Let me rewind a bit. We’d ordered 2,000 premium bucket hats — double-stitched, custom-embroidered with the Atlas Copco logo — along with 1,000 full-color technical spec sheets for the new compressor line. Total order value: about $3,200. The vendor, a mid-tier promotional merchandise printer out of Chicago, quoted us $80 for standard ground shipping. That seemed reasonable. We took it.
What I didn’t account for is that the vendor’s internal timeline had us printed on a Friday, meaning they’d hand the package to UPS on a Monday. Monday’s pickup didn’t happen until 4 PM. The tracking didn’t update until Tuesday. By Thursday morning, the hats were in a depot in Ohio. We were in Charlotte, North Carolina.
In our Q1 2024 quality audit, I had flagged that vendor’s internal timelines were often optimistic by a day or two. But in this case, it wasn’t a quality issue — it was a delivery issue. The hats were perfectly made. They just weren’t here.
Process: The Fork in the Road
Thursday at 10 AM, I’m on the phone with the vendor’s customer service. “Can you reroute to overnight?” The answer: “We can try, but UPS already has it. You’d need to contact them directly.” I call UPS. They can expedite — $400 for Saturday delivery. Otherwise, it “should” arrive Monday. The event was Saturday at 9 AM.
Here’s where the time certainty premium kicks in. The obvious cost was the $400. The hidden cost was the pressure. If we had missed that Saturday event, we would have been handing out generic brochures and apologizing for not having the branded merchandise. That’s not just a bad look — that’s a $15,000 booth investment wasted on a forgettable experience.
We paid the $400. The hats arrived Saturday at 10:30 AM — 90 minutes late for the start, but early enough for the prime foot traffic from noon onward.
People think rush fees are about speed. Actually, they’re about certainty. The vendor who says “we can get it there in 2 days” isn’t selling a faster truck — they’re selling a promise that the timeline is locked. When you buy standard ground, you’re gambling on a chain of events that includes pickup schedules, sorting hubs, local delivery routes, and a driver’s willingness to find your loading dock before 5 PM.
Why I Now Budget for Guaranteed Delivery
After that experience, I changed our SOPs. For any event with a hard deadline — product launches, trade shows, regulatory inspections — we now specify “guaranteed delivery by X date” in the contract, not “estimated delivery.” The premium varies, but as of January 2025, here’s what I’ve seen:
- Standard ground (5-7 days): Included or $20-80
- Expedited (2-3 days): +25-50% over standard shipping
- Next-business-day guaranteed: +50-100% over standard shipping
- Saturday or holiday delivery: +100-200%
These premiums are based on publicly listed fee structures from major carriers and online printers I’ve used over the past 2 years. Rates can change. Always verify current pricing.
Reversal: The Cheap Option That Cost More
Here’s the part that surprised me. I once ran a blind test with our team: same bucket hat, same embroidery quality, ordered from two vendors.
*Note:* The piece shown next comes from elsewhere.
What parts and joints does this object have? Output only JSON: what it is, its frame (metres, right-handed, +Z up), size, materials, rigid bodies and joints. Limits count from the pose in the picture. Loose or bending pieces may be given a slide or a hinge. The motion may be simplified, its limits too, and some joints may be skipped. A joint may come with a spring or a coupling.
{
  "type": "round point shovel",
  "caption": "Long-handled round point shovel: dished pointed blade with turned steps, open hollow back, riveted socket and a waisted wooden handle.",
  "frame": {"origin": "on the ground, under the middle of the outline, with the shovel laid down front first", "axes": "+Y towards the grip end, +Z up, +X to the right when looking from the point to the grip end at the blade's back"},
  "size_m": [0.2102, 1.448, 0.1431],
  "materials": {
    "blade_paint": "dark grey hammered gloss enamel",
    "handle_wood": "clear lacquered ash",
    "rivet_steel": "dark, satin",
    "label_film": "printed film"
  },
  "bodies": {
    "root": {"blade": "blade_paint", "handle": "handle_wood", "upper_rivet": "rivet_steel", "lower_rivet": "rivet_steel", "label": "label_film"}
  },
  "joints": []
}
Vendor A: $2.50 per hat, standard shipping included. Vendor B: $3.80 per hat, rush shipping extra. We thought we were saving $1.30 per unit by going with Vendor A. But Vendor A’s “standard shipping” meant they shipped when it was convenient for them — which was 4 business days after the order. Vendor B shipped the same day.
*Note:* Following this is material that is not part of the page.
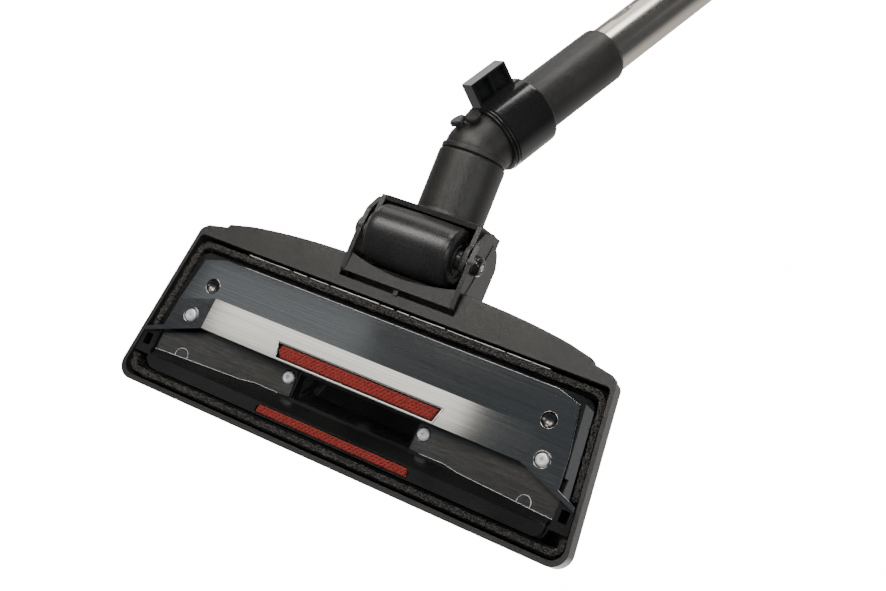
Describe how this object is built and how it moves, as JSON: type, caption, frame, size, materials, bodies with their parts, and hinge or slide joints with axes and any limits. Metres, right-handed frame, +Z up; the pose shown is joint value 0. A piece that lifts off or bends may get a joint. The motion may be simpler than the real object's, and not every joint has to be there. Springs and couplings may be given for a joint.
{
  "type": "canister vacuum floor head",
  "caption": "Dual floor head of a canister vacuum with a retracting brush, steel sole, double-hinged roller knuckle, swivel elbow and the lower end of its wand",
  "frame": {"origin": "centre of the flat field of the steel sole plate, on its underside", "axes": "+Z up from the floor, +Y back towards the neck and wand, +X across the head to the left side seen from behind the head; the sole's flat face is z = 0"},
  "size_m": [0.3076, 0.4832, 0.1661],
  "materials": {
    "housing_plastic": "fine matte grain",
    "gloss_black_plastic": "smooth moulded gloss",
    "roller_plastic": "satin",
    "bristle_fibre": "dense fibre strip",
    "sole_steel": "fine brushed sheet",
    "channel_steel": "dark brushed sheet",
    "zinc_steel": "zinc plated",
    "red_velour": "short pile",
    "black_rubber": "moulded",
    "tube_steel": "polished stainless tube"
  },
  "bodies": {
    "head": {"upper_housing": "housing_plastic", "base_tray": "gloss_black_plastic", "air_duct": "gloss_black_plastic", "sole_plate": "sole_steel", "front_bar": "gloss_black_plastic", "channel_plate_left": "channel_steel", "channel_plate_right": "channel_steel", "thread_lifter_rear": "red_velour", "thread_lifter_front": "red_velour", "sole_screw_left": "zinc_steel", "sole_screw_right": "zinc_steel", "mouth_screw_left": "zinc_steel", "mouth_screw_right": "zinc_steel", "pedal_pin": "zinc_steel", "detent_leaf": "zinc_steel", "leaf_screw": "zinc_steel"},
    "brush": {"brush_frame": "gloss_black_plastic", "bristles_rear": "bristle_fibre", "bristles_front": "bristle_fibre"},
    "foot_pedal": {"pedal": "housing_plastic"},
    "knuckle": {"yoke": "housing_plastic", "hinge_pin_left": "zinc_steel", "hinge_pin_right": "zinc_steel", "axle": "zinc_steel", "axle_screw": "zinc_steel", "axle_cap": "gloss_black_plastic", "flex_hose": "black_rubber"},
    "rear_roller": {"roller": "roller_plastic"},
    "neck_body": {"neck": "housing_plastic", "neck_seal": "black_rubber"},
    "elbow_body": {"elbow": "housing_plastic", "snap_ring": "zinc_steel", "wand_seal": "black_rubber"},
    "wand": {"collar": "gloss_black_plastic", "sleeve": "housing_plastic", "tube": "tube_steel"}
  },
  "joints": [
    {"name": "brush_drop", "type": "slide", "parent": "head", "child": "brush", "axis": [0, 0, -1], "range_m": [0, 0.007]},
    {"name": "pedal_rock", "type": "hinge", "parent": "head", "child": "foot_pedal", "pos_m": [-0.073, -0.016, 0.0335], "axis": [-1, 0, 0], "range_deg": [0, 15.3]},
    {"name": "knuckle_tilt", "type": "hinge", "parent": "head", "child": "knuckle", "pos_m": [0, 0.033, 0.018], "axis": [1, 0, 0], "range_deg": [0, 28], "deforming": ["flex_hose"]},
    {"name": "roller_spin", "type": "hinge", "parent": "knuckle", "child": "rear_roller", "pos_m": [0, 0.0615, 0.0016], "axis": [1, 0, 0], "continuous": true},
    {"name": "neck_tilt", "type": "hinge", "parent": "knuckle", "child": "neck_body", "pos_m": [0, 0.0615, 0.0016], "axis": [1, 0, 0], "range_deg": [0, 45], "deforming": ["flex_hose"]},
    {"name": "elbow_swivel", "type": "hinge", "parent": "neck_body", "child": "elbow_body", "pos_m": [0, 0.134, 0.02305], "axis": [0, 0.9952, -0.0976], "continuous": true},
    {"name": "wand_pull", "type": "slide", "parent": "elbow_body", "child": "wand", "axis": [-0.307, 0.8769, 0.3699], "range_m": [0, 0.045]}
  ],
  "couplings": [
    {"joint": "pedal_rock", "follows": "brush_drop", "rad_per_m": 37.899}
  ]
}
On a 2,000-unit order, the $0.80 extra per hat from Vendor B (considering their rush shipping was already factored into their base price) would have cost us $1,600 more. But if we had missed the event? The loss would have been $15,000 in booth cost plus the opportunity cost of not having branded materials at the event. The cheaper choice was actually more expensive.
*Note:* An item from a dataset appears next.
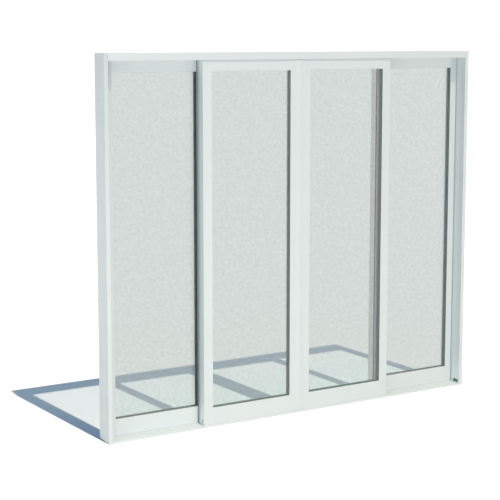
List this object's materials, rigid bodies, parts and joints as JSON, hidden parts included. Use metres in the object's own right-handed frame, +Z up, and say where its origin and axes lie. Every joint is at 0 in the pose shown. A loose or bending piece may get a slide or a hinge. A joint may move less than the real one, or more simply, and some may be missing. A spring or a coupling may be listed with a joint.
{
  "type": "sliding patio door",
  "caption": "Glass patio door in a white frame: fixed outer panels, and middle panels that slide outward in front of them on a sill track.",
  "frame": {"origin": "middle of the sill's underside", "axes": "+X right seen from the front, +Y through the opening from the front (sliding side) to the back, +Z up"},
  "size_m": [2.4, 0.132, 2.1],
  "materials": {
    "white_frame": "satin white powder coat",
    "glass": "clear float glass with a faint green cast",
    "gasket": "dark grey, matt",
    "spacer": "dark grey, matt",
    "roller_nylon": "natural nylon"
  },
  "bodies": {
    "frame": {"sill": "white_frame", "head": "white_frame", "left_jamb": "white_frame", "right_jamb": "white_frame", "slider_track": "white_frame", "track_stops": "gasket", "left_fixed_outer_stile": "white_frame", "left_fixed_inner_stile": "white_frame", "left_fixed_top_rail": "white_frame", "left_fixed_bottom_rail": "white_frame", "left_fixed_front_pane": "glass", "left_fixed_back_pane": "glass", "left_fixed_pane_spacer": "spacer", "left_fixed_glazing_gasket": "gasket", "left_interlock_seal": "gasket", "right_fixed_outer_stile": "white_frame", "right_fixed_inner_stile": "white_frame", "right_fixed_top_rail": "white_frame", "right_fixed_bottom_rail": "white_frame", "right_fixed_front_pane": "glass", "right_fixed_back_pane": "glass", "right_fixed_pane_spacer": "spacer", "right_fixed_glazing_gasket": "gasket", "right_interlock_seal": "gasket"},
    "left_slider": {"left_slider_outer_stile": "white_frame", "left_slider_meeting_stile": "white_frame", "left_slider_top_rail": "white_frame", "left_slider_bottom_rail": "white_frame", "left_slider_front_pane": "glass", "left_slider_back_pane": "glass", "left_slider_pane_spacer": "spacer", "left_slider_glazing_gasket": "gasket", "left_slider_outer_roller": "roller_nylon", "left_slider_meeting_roller": "roller_nylon", "left_slider_astragal": "white_frame"},
    "right_slider": {"right_slider_outer_stile": "white_frame", "right_slider_meeting_stile": "white_frame", "right_slider_top_rail": "white_frame", "right_slider_bottom_rail": "white_frame", "right_slider_front_pane": "glass", "right_slider_back_pane": "glass", "right_slider_pane_spacer": "spacer", "right_slider_glazing_gasket": "gasket", "right_slider_outer_roller": "roller_nylon", "right_slider_meeting_roller": "roller_nylon"}
  },
  "joints": [
    {"name": "left_slide", "type": "slide", "parent": "frame", "child": "left_slider", "axis": [-1, 0, 0], "range_m": [0, 0.54]},
    {"name": "right_slide", "type": "slide", "parent": "frame", "child": "right_slider", "axis": [1, 0, 0], "range_m": [0, 0.54]}
  ]
}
What I’ve Learned: The Calc Changes with Context
This approach worked for us, but our situation was a mid-size B2B company with predictable ordering patterns and high-stakes events a few times a year. If you’re a seasonal business with demand spikes in Q4, the calculus might be different. If you’re a one-person shop running print-on-demand, you probably don’t need guaranteed delivery — you need reliable, consistent lead times.
I can only speak to domestic operations. If you’re dealing with international logistics — customs holds, container shipping schedules — there are factors I’m probably not aware of.
Final Takeaway: The Real Cost of Uncertainty
The $400 we spent on that Saturday delivery feels like a lot. But compared to the $15,000 event, the $3,200 in materials, and the potential brand damage of showing up empty-handed? It was a bargain. The uncertainty of standard ground shipping was the real risk — not the shipping speed.
Most buyers focus on the per-unit price or the shipping cost line item. They miss the hidden cost of a missed deadline. The question everyone asks is “what’s your best price?” The question they should ask is “what’s the probability you’ll deliver by my deadline, and what happens if you don’t?”
Honestly, I’m not sure why some vendors consistently beat their quoted timelines while others miss by days. My best guess is it comes down to internal buffer practices. But I do know this: when the event is non-negotiable, the premium for certainty is worth every cent.